I MAY DESTROY YOU, Michaela Coel’s brilliant 12-episode series released last summer on HBO (and BBC One), chronicles the haphazard recovery of millennial writer Arabella Essiedu after she survives a sexual assault. In Coel’s hands, Arabella (played by Coel herself) is never reduced to a battered woman or a perfect victim. She remains, throughout, entirely human—as do her friends and family. Watching the show reminded me of a line from Bertolt Brecht’s Messingkauf Dialogues in which an actor protests that he cannot play both “butcher and sheep.” Coel seems to disagree. Her Arabella is both warm and wildly narcissistic, armed with a righteousness that often wobbles into unbridled megalomania.
I May Destroy You is a champion of nuance. Although rape is allowed its own category of awfulness, Coel, as writer, draws her audience into other situations that aren’t so clear cut.Each episode is as compassionate as it is damning of human selfishness and myopia. Considering how little mainstream television centers the trauma and healing of Black women (much less with complexity), the critical acclaim Coel has accrued thus far is not surprising. Unfortunately, as is so often the case with art made by people of color, Black women in particular, this acclaim has yet to materialize in awards. I have mixed feelings about awards, especially when the diversity conversation in Hollywood seems in love with its own stagnancy. However, that doesn’t mean awards aren’t nice to have, or that their conferral signifies nothing; awards often reveal the white cultural establishment’s willingness to give something up. After all, if I May Destroy You gets nominated for a [insert trophy here], “Memily in Maris” might not win!
As you may have deduced, my impetus for this column was the Golden Globes’ snub of I May Destroy You while giving a nod to the amusing though shallow Emily in Paris. But the more I’ve thought about this issue, the more it seems that Coel’s goals can’t be measured in shiny objects—even if they are thoroughly deserved. Through her excellence and ambition, Coel is performing a kind of experiment on us, one designed to help us heal. When we talk about “experimental” work, we often look to surreal arthouse films, yet what is more daring than finding a way to talk about your experiences in a world that is trying to rob you of language?

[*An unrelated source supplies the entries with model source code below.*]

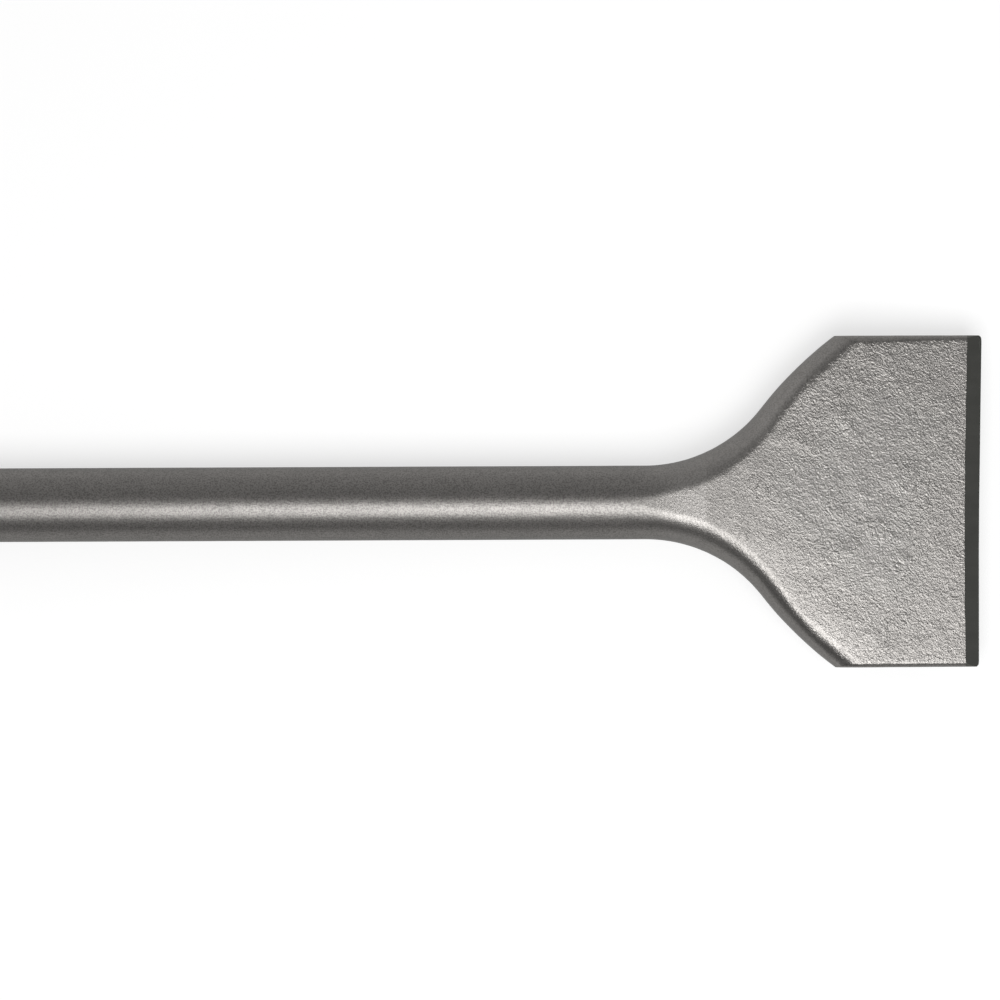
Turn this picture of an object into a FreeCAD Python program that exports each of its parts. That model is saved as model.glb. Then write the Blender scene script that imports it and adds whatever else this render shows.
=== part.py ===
import FreeCAD, Part
import os
import Sketcher

# Flat chisel for a rotary hammer, forged in one piece from a round bar.
# X runs along the shaft: the striking face is at X = 0 and the cutting edge is at the other end.
# The blade lies in the XY plane and the shaft's axis is the X axis.

Vector = FreeCAD.Vector
doc = FreeCAD.newDocument("FlatChisel")

sizes = doc.addObject("Spreadsheet::Sheet", "Sizes")
drivingSizes = (
    ("overall_length", "350", "striking face to cutting edge"),
    ("shank_diameter", "18", "ground end that enters the hammer"),
    ("shank_length", "90", "striking face to the step of the shank"),
    ("end_chamfer", "1.5", "chamfer round the striking face"),
    ("shaft_diameter", "17.8", "forged bar between shank and blade"),
    ("step_length", "1", "cone between shank and shaft"),
    ("drive_length", "72", "open driving groove, from the striking face"),
    ("drive_width", "5", "open driving groove"),
    ("drive_depth", "2.6", "open driving groove"),
    ("drive_spread", "35", "each paired groove to the side opposite the single one, degrees"),
    ("cutter_radius", "14", "run-out of the driving grooves"),
    ("lock_start", "20", "striking face to the closed locking groove"),
    ("lock_length", "40", "closed locking groove, over its round ends"),
    ("lock_width", "5.8", "closed locking groove"),
    ("lock_depth", "3", "closed locking groove"),
    ("blade_width", "80", "over the two parallel sides"),
    ("side_length", "35.2", "shoulder corner to cutting edge"),
    ("neck_radius", "35.6", "hollow arc where the bar begins to spread"),
    ("shoulder_radius", "94.5", "round arc from the neck to the shoulder corner"),
    ("flare_angle", "52", "steepest slope of the outline, degrees"),
    ("face_angle", "24", "slope of the outline where the flat faces begin, degrees"),
    ("crown_angle", "24", "half the arc of the bar that flattens into a face, degrees"),
    ("run_in", "4", "straight bar before the neck arc"),
    ("bevel_length", "3.6", "ground bevel along the shaft's axis"),
    ("bevel_thickness", "4", "blade where the bevel begins"),
    ("tip_thickness", "0.8", "flat left along the cutting edge"),
    ("side_rounding", "1.5", "long edges of the trimmed sides"),
    ("corner_radius", "1.2", "cutting edge corners, seen from above"),
)
for row, (alias, value, meaning) in enumerate(drivingSizes, start=1):
    sizes.set(f"A{row}", meaning)
    sizes.set(f"B{row}", value)
    sizes.setAlias(f"B{row}", alias)
doc.recompute()

# Values that follow from the driving sizes.
form = doc.addObject("App::VarSet", "Form")
derivedValues = (
    ("shankRadius", "Sizes.shank_diameter / 2"),
    ("shaftRadius", "Sizes.shaft_diameter / 2"),
    ("halfWidth", "Sizes.blade_width / 2"),
    ("neckRise", "Sizes.neck_radius * (1 - cos(Sizes.flare_angle))"),
    ("shoulderAngle", "acos(cos(Sizes.flare_angle)"
                      " + (Form.halfWidth - Form.shaftRadius - Form.neckRise) / Sizes.shoulder_radius)"),
    ("shoulderPlace", "Sizes.overall_length - Sizes.side_length"),
    ("turnPlace", "Form.shoulderPlace"
                  " - Sizes.shoulder_radius * (sin(Sizes.flare_angle) - sin(Form.shoulderAngle))"),
    ("flareStart", "Form.turnPlace - Sizes.neck_radius * sin(Sizes.flare_angle)"),
    ("loftStart", "Form.flareStart - Sizes.run_in"),
    ("faceStart", "Form.flareStart + Sizes.neck_radius * sin(Sizes.face_angle)"),
    ("bevelStart", "Sizes.overall_length - Sizes.bevel_length"),
    ("faceSlope", "(Form.shaftRadius - Sizes.bevel_thickness / 2) / (Form.bevelStart - Form.faceStart)"),
    ("shoulderThickness", "Form.shaftRadius - (Form.shoulderPlace - Form.faceStart) * Form.faceSlope"),
    ("plateAhead", "1.25 * Form.shoulderThickness / (tan(Form.shoulderAngle) + Form.faceSlope)"),
    ("plateStart", "Form.shoulderPlace + Form.plateAhead"),
    ("plateThickness", "Form.shoulderThickness - Form.plateAhead * Form.faceSlope"),
    ("edgeThickness", "Sizes.bevel_thickness / 2 - Sizes.bevel_length * Form.faceSlope"),
)
for name, expression in derivedValues:
    form.addProperty("App::PropertyFloat", name, "Form")
    form.setExpression(name, expression)
    doc.recompute()

body = doc.addObject("PartDesign::Body", "FlatChiselBody")
body.Label = "flat_chisel"


def originFeature(role):
    return next(feature for feature in body.Origin.OriginFeatures if feature.Role == role)


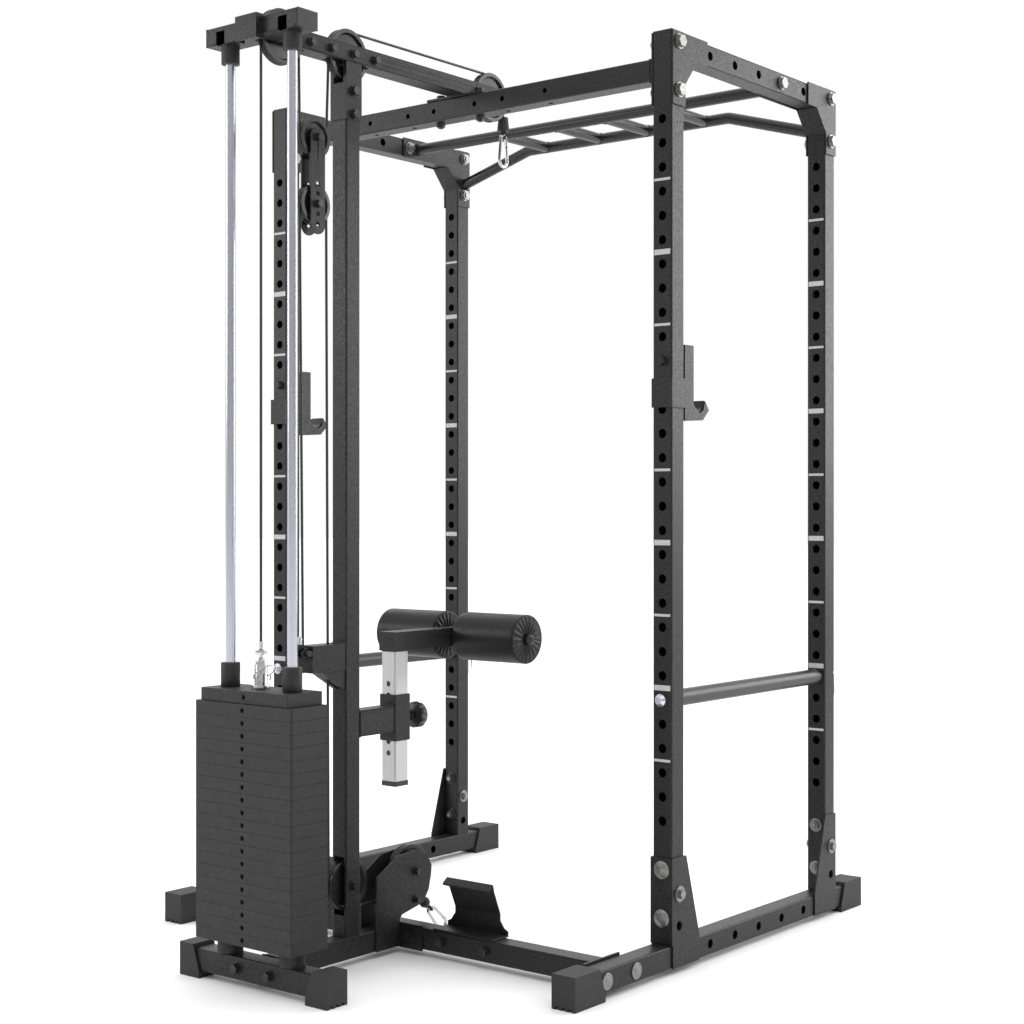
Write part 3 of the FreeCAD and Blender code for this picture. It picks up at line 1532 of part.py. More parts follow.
def end_caps():
    """Plastic caps on the uprights and plugs in the lat beam and the stack head bar."""
    caps = []
    for line in (REAR, FRONT):
        lid = box(
            (POST - HALF, line - HALF, D["post_top"] + 0.2), (POST + HALF, line + HALF, D["post_top"] + 4)
        )
        insert = HALF - WALL - 0.3
        stem = box(
            (POST - insert, line - insert, D["post_top"] - 12), (POST + insert, line + insert, D["post_top"] + 2)
        )
        caps.append(fuse(lid, stem))
    caps += [mirror(item) for item in list(caps)]
    middle = D["lat_beam_deep"] / 2
    inside = D["lat_beam_deep"] / 2 - WALL - 0.3
    deep = D["head_wide"] / 2 - WALL - 0.5
    for side in (-1, 1):
        outer = D["head_half"] * side
        spans = sorted((float(outer + side * 0.2), float(outer + side * 3)))
        lid = box(
            (spans[0], STACK - D["head_wide"] / 2, BEAM_BASE), (spans[1], STACK + D["head_wide"] / 2, BEAM_TOP)
        )
        spans = sorted((float(outer - side * 10), float(outer + side * 2)))
        stem = box(
            (spans[0], STACK - deep, BEAM_BASE + middle - inside),
            (spans[1], STACK + deep, BEAM_BASE + middle + inside),
        )
        caps.append(fuse(lid, stem))
    keep(group(*caps), "end_caps")


def frame_bolts():
    """Zinc-plated bolts of the cage, the ones near the floor with wide washers and domes."""
    post = POST.value
    half = HALF.value
    gauge = PLATE.value
    lines = (REAR.value, FRONT.value)
    bolts = []
    for _, side in SIDES:
        outer = side * (post + half + gauge + 0.1)
        for line in lines:
            for level in GUSSET_BOLT_LEVELS:
                point = (outer, line, level)
                bolts.append(bolt("x", side, point, 2 * (half + gauge) + 0.2, GUSSET_BOLT, 17))
            rear = line < 0
            point = (outer, line, BASE_CROSS_BOLT)
            grip = 2 * half + (2 if rear else 1) * gauge + 0.2
            bolts.append(bolt("x", side, point, grip, BOLT, 18))
            # The heads face the rear on a rear upright and the front on a front one.
            facing = -1 if rear else 1
            clamped = half + (gauge if rear else 0) + 0.1
            for level in BASE_BOLT_LEVELS:
                point = (side * post, line + facing * clamped, level)
                bolts.append(bolt("y", facing, point, clamped + half + 0.1, BOLT, 20, "dome"))
        for step in (-1, 1):
            point = (side * (post + half + 0.1), CROSS.value + step * PITCH.value, BASE.value)
            bolts.append(bolt("x", side, point, 2 * half + FLANGE + 0.8, BOLT, 15, "dome"))
        point = (side * (post + half + 0.1), PULL_BAR_LINE.value, D["top_rail_level"].value)
        bolts.append(bolt("x", side, point, 2 * half + gauge + 0.2, GUSSET_BOLT, 16))
    shape_node("zinc_bolts", bolts)


def tower_bolts():
    """Black bolts of the tower, and the bolts that the fixed pulleys turn on."""
    bolts = []
    tower = TOWER.value
    half = HALF.value + 0.1
    for level in SLEEVE_BOLTS:
        bolts.append(bolt("x", 1, (half, tower, level), 2 * half, BOLT, 12))
    for side in (-1, 1):
        seat = BEAM_BASE.value + 0.1
        bolts.append(
            bolt("z", 1, (side * TOP_BEAM_BOLTS, REAR.value, seat), seat - 1978.9, BOLT, 12)
        )
        face = CROSS.value - HALF.value
        point = (side * TOWER_FLANGE_BOLTS, face - FLANGE - 0.1, BASE.value)
        bolts.append(bolt("y", -1, point, TUBE.value + FLANGE + 0.2, BOLT, 12))
        for across in FOOT_BOLTS:
            point = (side * across, face - 0.1, BASE.value)
            bolts.append(bolt("y", -1, point, TUBE.value + 0.2, BOLT, 12))
        point = (side * FOOT_BOLT, STACK.value - half, BASE.value)
        bolts.append(bolt("y", -1, point, 2 * half, BOLT, 12))
    axle = D["axle_bore"].value
    front = D["front_pulley_line"].value
    for line in (tower, front):
        bolts.append(bolt("x", 1, (half, line, TOP_PULLEY.value), 2 * half, axle, 11))
    retainers = (
        REAR_PULLEY.value + RETAINER_STEP,
        tower - RETAINER_STEP,
        tower + RETAINER_STEP,
        front - RETAINER_STEP,
    )
    for line in retainers:
        bolts.append(bolt("x", 1, (half, line, TOP_PULLEY.value), 2 * half, axle, 11))
    inner = HALF.value - WALL.value - 0.2
    start = Vector(-inner, REAR_PULLEY.value, TOP_PULLEY.value)
    bolts.append(Part.makeCylinder(axle / 2, 2 * inner, start, DIRECTIONS["x"]))
    side = TOWER_HALF.value + 0.1
    bolts.append(bolt("x", 1, (side, tower, LOW_PULLEY.value), 2 * side, axle, 11))
    side = TOWER_HALF.value + PLATE.value + 0.3
    row = D["row_pulley_line"].value
    bolts.append(bolt("x", 1, (side, row, LOW_PULLEY.value), 2 * side, axle, 11))
    bolts.append(bolt("x", 1, (side, row, LOW_PULLEY.value - 67), 2 * side, 8, 10))
    bolts.append(bolt("x", 1, (13.1, ANCHOR_LINE.value, ANCHOR_LEVEL), 26.2, 8, 7.6))
    shape_node("black_bolts", bolts)


def block_bolts():
    """Bolts that the floating block's pulleys turn on."""
    bolts = []
    for level in (D["block_upper"].value, D["block_lower"].value):
        bolts.append(bolt("x", 1, (16.1, BLOCK.value, level), 32.2, D["axle_bore"].value, 9))
    shape_node("block_bolts", bolts)


# ---------------------------------------------------------------- build and write

make_sides()
rear_top_crossbeam()
rear_base_crossmember()
pull_up_bar()
foot_plates()
tower_base()
tower_post()
lat_beam()
rods_and_mounts()
row_pulley_plates()
make_pulleys()
floating_block()
make_cables()
cable_ends()
weight_stack()
j_cup()
safety_bars()
knee_unit()
rubber_feet()
end_caps()
frame_bolts()
tower_bolts()
block_bolts()
doc.recompute()

for item in doc.Objects:
    if any(word in ("Invalid", "Error") for word in item.State):
        owner = item.getParentGeoFeatureGroup()
        raise RuntimeError(f"{item.Label} of {owner.Label if owner else doc.Label}: {item.State}")
os.makedirs("parts", exist_ok=True)
for item in parts:
    shape = item.Shape
    if shape.isNull() or not shape.isValid() or not shape.Solids:
        raise RuntimeError(f"{item.Label} has no valid solid")
    shape.exportStep(f"parts/{item.Label}.step")
    box_of = shape.BoundBox
    print(f"{item.Label}: {len(shape.Solids)} solids, {box_of.XLength:.0f} x {box_of.YLength:.0f} x {box_of.ZLength:.0f}")
print(f"{len(parts)} sub-parts")
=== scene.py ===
"""Looks of the power cage: materials, foam rollers, cable strands and trim around the CAD frame."""

import json
import math

import bmesh
import bpy
from mathutils import Matrix, Vector


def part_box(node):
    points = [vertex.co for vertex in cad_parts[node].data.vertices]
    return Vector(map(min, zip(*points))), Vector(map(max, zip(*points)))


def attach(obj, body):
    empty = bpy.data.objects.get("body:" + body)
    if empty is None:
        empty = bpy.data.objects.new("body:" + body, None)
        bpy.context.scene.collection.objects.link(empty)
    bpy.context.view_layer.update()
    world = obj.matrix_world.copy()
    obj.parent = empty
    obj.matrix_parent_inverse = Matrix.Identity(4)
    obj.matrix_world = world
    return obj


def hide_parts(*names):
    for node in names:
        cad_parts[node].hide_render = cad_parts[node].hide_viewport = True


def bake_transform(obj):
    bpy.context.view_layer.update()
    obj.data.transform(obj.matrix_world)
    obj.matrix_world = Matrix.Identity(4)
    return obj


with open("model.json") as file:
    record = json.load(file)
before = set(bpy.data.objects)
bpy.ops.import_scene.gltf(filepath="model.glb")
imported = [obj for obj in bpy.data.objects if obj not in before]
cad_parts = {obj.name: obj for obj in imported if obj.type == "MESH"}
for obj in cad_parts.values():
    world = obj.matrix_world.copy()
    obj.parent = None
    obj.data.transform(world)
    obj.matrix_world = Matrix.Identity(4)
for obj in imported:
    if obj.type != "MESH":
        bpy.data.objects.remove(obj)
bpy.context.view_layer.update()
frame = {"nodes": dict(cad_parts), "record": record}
record = frame["record"]
nodes = frame["nodes"]
joint_of = {joint["name"]: joint for joint in record["behaviour"]["joints"]}
mount_of = {mount["name"]: mount for mount in record["mounts"]}
scene = bpy.context.scene


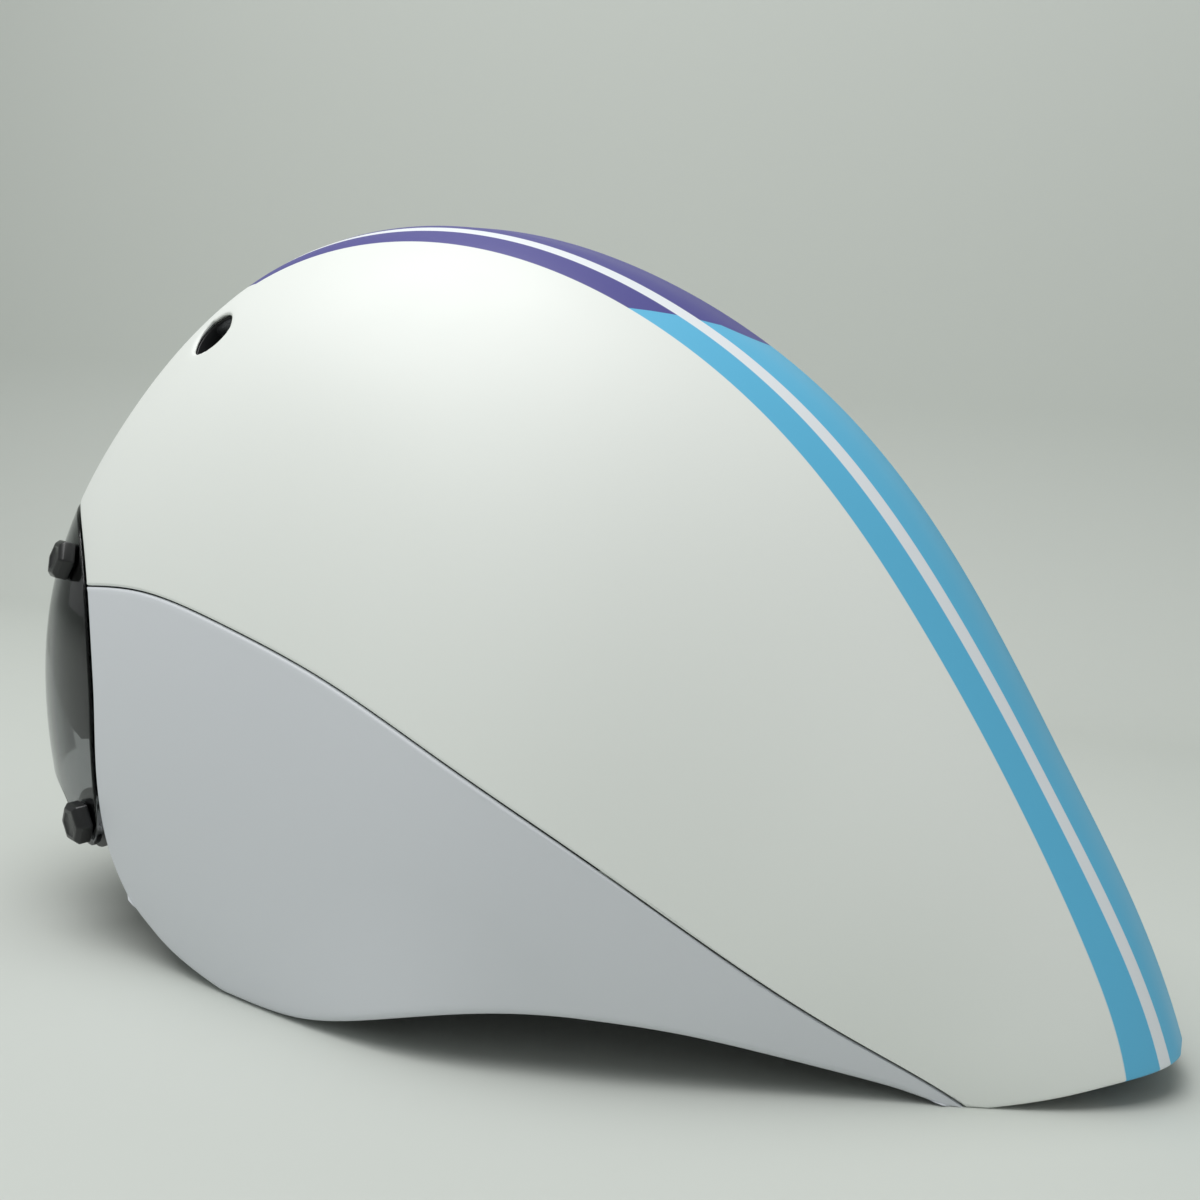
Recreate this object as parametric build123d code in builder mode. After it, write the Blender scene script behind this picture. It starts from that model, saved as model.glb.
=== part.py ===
from build123d import *
from math import atan2, cos, degrees, hypot, pi, radians, sin
import os

# Aero time trial helmet: a long teardrop shell with lower side panels, a magnetic
# face shield, a foam liner with a head cavity, a dial-adjusted head ring and a chin strap.
# Millimetres. The face looks along -X, the tail points along +X, +Z is up, and the
# helmet stands on the origin's plane on its cheek rims and its two tail corners.

os.makedirs("parts", exist_ok=True)

# Overall size
side_length = 375.0
overall_breadth = 196.0
crown_height = 232.0
overrun = 60.0
hull_skirt = 6.0

# Outer hull: half sections on planes that fan about a sideways axis below the floor.
# Each row: fan angle in degrees from the face, reach to the spine, half breadth,
# reach where the side starts to curve in, and roundness of the section.
fan_drop_share = 0.375
fan_reach_share = 0.8507
fan_place_share = 0.0112
side_shift_share = 0.0077
hull_station_shares = (
    (34, 0.668, 0.746, 0.165, 2.36),
    (46, 0.849, 0.830, 0.252, 2.29),
    (58, 0.948, 0.908, 0.333, 2.21),
    (70, 1.015, 0.964, 0.393, 2.11),
    (82, 1.011, 0.998, 0.423, 1.97),
    (94, 0.952, 0.989, 0.413, 1.81),
    (106, 0.873, 0.935, 0.369, 1.70),
    (118, 0.785, 0.869, 0.316, 1.74),
    (130, 0.717, 0.789, 0.257, 1.96),
    (142, 0.683, 0.688, 0.189, 2.23),
    (152, 0.666, 0.593, 0.122, 2.54),
    (156, 0.660, 0.555, 0.098, 2.60),
)
section_steps = 8

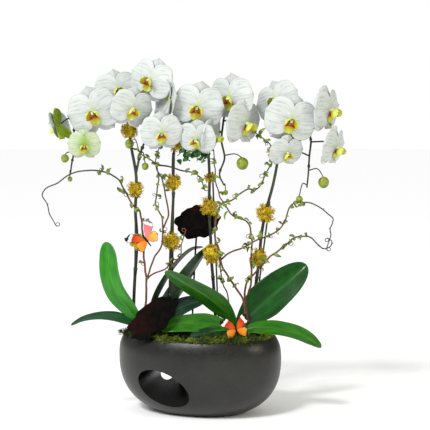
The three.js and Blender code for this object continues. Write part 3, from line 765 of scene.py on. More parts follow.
for side in ("left", "right"):
    centre = middle("crown_" + side)
    centre.z = 0
    bm = bmesh.new()
    for i in range(5):
        sheet(bm, 14, 8, sheath_place(centre, 13.5 - 2 * i, 0.4 + 2.4 * i, 176 + 3 * i))
    face_outwards(bm)
    thing = piece(bm, "crown_sheaths_" + side, [LEAF_FINISHES["mid"]], "crown_" + side)
    thicken(thing, 1.2, 1)
print("crowns made")

# %% [markdown]
# ## The flower spikes
# A spike is a long tapering stem with a small sheath at each joint. Thin stalks leave it for the
# flowers and the buds. The stem is dark olive, and almost black low down.

# %% Stem, bud and stake finishes
stem_skin = Finish("spike_stem", Roughness=0.42)
flat = stem_skin.stretched((1, 1, 0.25))
blotch = stem_skin.noise(flat, 70, 3)
height = stem_skin.add("SeparateXYZ", {"Vector": stem_skin.place.outputs["Object"]}).outputs[2]
low = stem_skin.ramp(blotch, (0.35, (0.002, 0.002, 0.001)), (0.65, (0.012, 0.016, 0.003)))
high = stem_skin.ramp(blotch, (0.35, (0.007, 0.009, 0.003)), (0.65, (0.04, 0.058, 0.008)))
stem_skin.colour(stem_skin.mix(stem_skin.band(height, 0.33, 0.5), low, high))
stem_skin.bump(blotch, 0.3, 0.3)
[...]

Last week, in a virtual studio visit, one of my classmates shared Assata Shakur’s poem “Affirmation.” The last few lines still follow me. “I believe in birth,” Shakur writes. “I believe in the sweat of love / and in the fire of truth. / And i believe that a lost ship, / steered by tired, seasick sailors, / can still be guided home / to port.” In I May Destroy You, Arabella and her best friend, Terry, say to each other, like a liturgy, “Your birth is my birth. Your death is my death.” It feels as if they might also be talking to us. The project in both cases is empathy, an affirmation that our fates are intertwined, whether we wish them to be or not. We are the “tired, seasick sailors,” our society the “lost ship,” and Coel is reminding us that we can—and must—make it home.